(PROVIDED ENTRIES):
------------------------------

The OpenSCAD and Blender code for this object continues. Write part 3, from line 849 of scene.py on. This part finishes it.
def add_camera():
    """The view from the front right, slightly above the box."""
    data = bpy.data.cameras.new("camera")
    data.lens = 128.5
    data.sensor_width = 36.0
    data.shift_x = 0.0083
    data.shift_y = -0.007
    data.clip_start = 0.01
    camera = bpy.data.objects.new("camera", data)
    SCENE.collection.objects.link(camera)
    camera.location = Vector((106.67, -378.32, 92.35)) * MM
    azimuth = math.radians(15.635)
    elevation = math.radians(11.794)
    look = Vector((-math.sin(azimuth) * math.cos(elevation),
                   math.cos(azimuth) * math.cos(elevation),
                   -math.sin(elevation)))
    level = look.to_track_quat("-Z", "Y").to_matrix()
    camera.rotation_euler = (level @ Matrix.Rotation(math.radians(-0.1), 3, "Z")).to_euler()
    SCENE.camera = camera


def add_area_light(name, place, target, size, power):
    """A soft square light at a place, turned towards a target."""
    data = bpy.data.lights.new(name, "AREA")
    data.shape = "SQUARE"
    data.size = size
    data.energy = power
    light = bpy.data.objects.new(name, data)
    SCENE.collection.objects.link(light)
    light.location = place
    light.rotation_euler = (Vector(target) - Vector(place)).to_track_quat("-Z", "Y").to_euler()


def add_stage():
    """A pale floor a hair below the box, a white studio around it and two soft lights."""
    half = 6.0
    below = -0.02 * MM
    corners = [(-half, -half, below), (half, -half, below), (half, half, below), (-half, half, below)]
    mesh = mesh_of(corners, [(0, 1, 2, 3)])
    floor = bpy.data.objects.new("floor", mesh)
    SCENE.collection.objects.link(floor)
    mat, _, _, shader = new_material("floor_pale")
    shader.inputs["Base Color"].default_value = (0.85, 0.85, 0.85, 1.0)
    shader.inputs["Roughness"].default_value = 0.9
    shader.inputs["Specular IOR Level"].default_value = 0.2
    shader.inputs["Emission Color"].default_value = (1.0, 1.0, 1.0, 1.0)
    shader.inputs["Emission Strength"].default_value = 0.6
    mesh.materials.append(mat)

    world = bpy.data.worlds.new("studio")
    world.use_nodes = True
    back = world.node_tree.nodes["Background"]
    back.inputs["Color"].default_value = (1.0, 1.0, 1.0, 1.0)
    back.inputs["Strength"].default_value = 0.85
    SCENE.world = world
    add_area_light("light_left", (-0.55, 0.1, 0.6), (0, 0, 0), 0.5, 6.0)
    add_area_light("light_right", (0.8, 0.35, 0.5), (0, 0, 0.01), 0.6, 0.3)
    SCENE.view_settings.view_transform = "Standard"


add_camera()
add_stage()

------------------------------

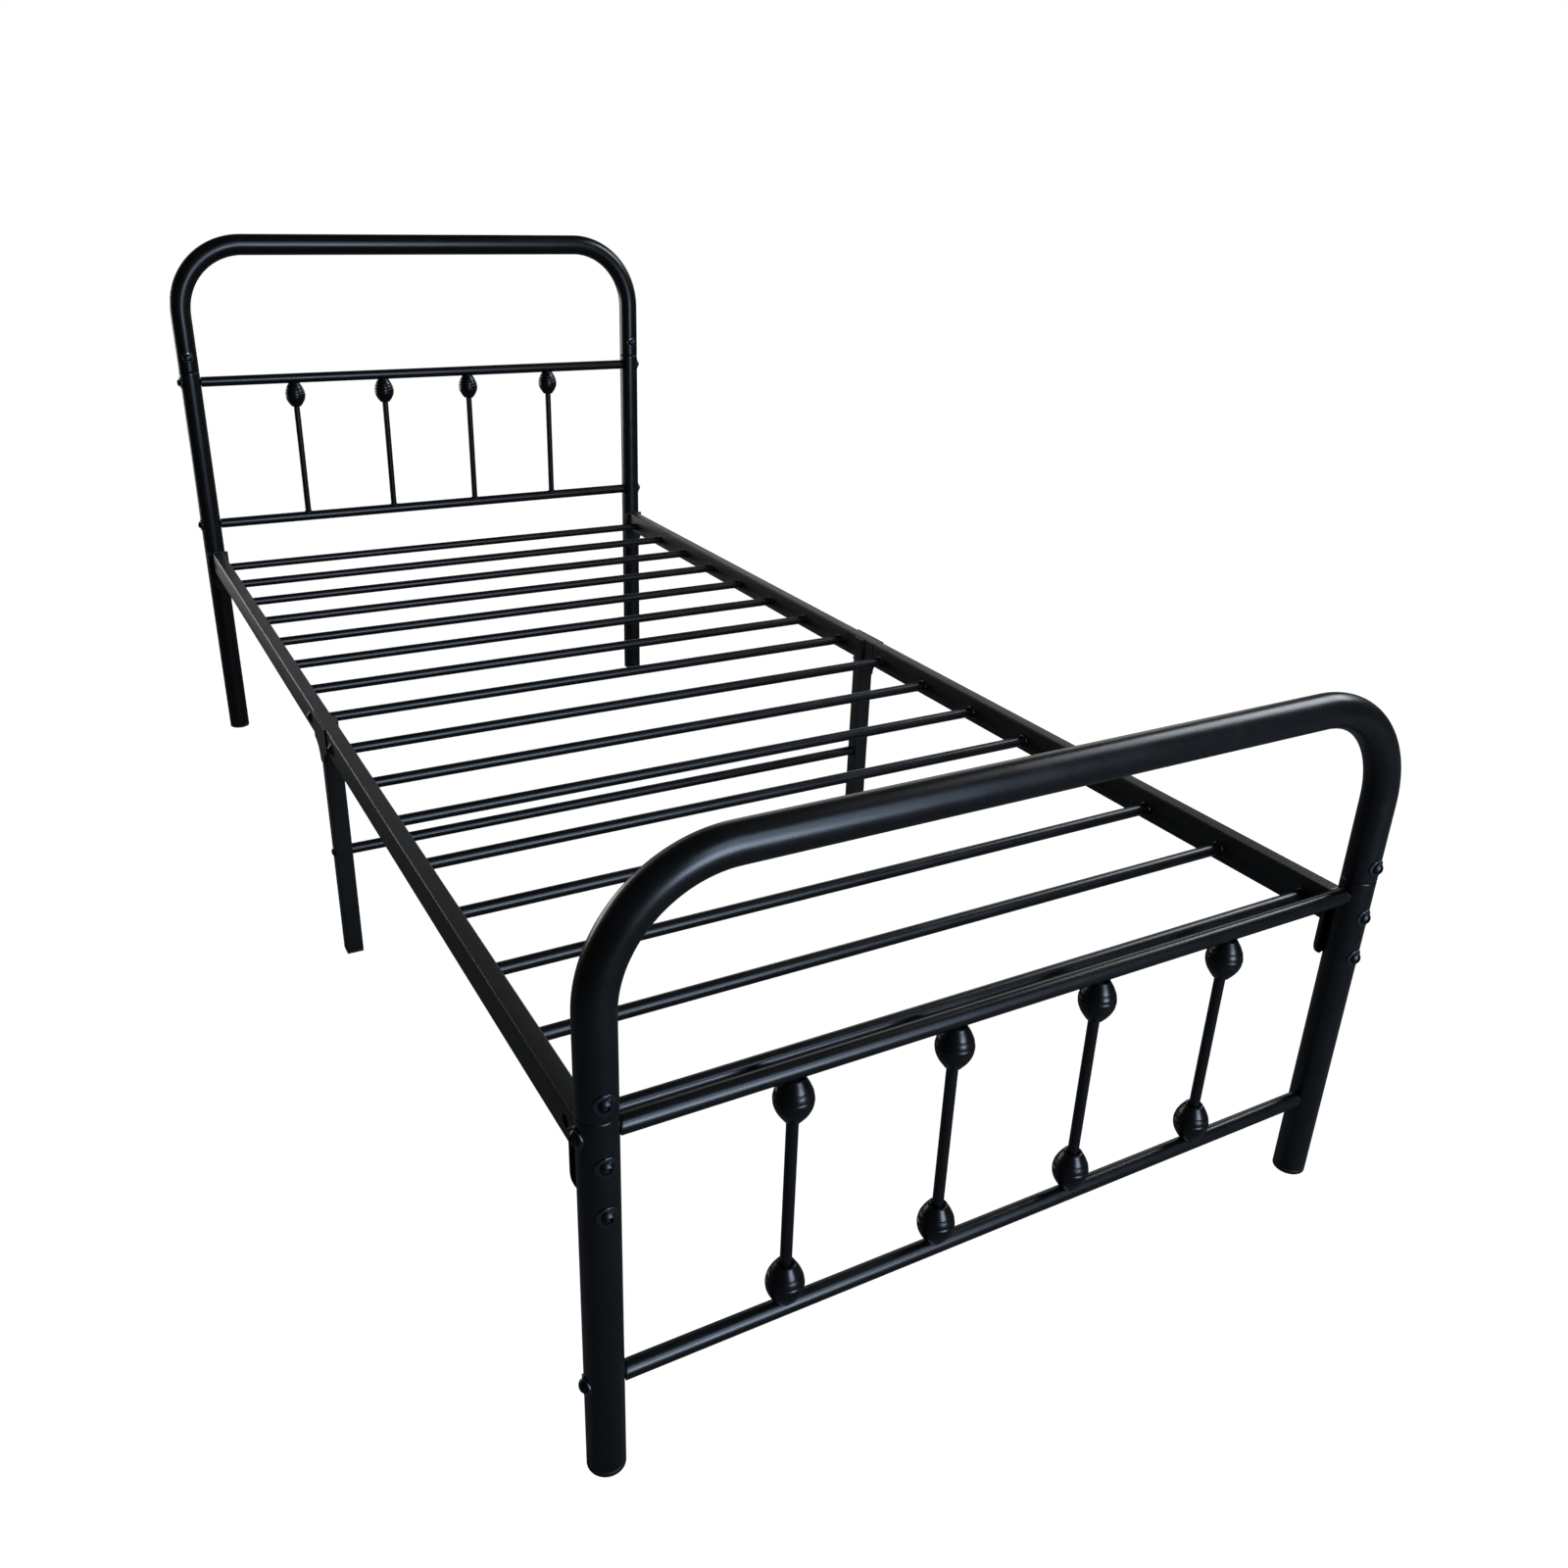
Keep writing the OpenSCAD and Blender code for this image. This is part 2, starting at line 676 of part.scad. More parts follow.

------------------------------

(GIVEN EXERCISE):
Filter the listing above by the word "part"; copy each line that passes.

(TASK OUTPUT):
The OpenSCAD and Blender code for this object continues. Write part 3, from line 849 of scene.py on. This part finishes it.
Keep writing the OpenSCAD and Blender code for this image. This is part 2, starting at line 676 of part.scad. More parts follow.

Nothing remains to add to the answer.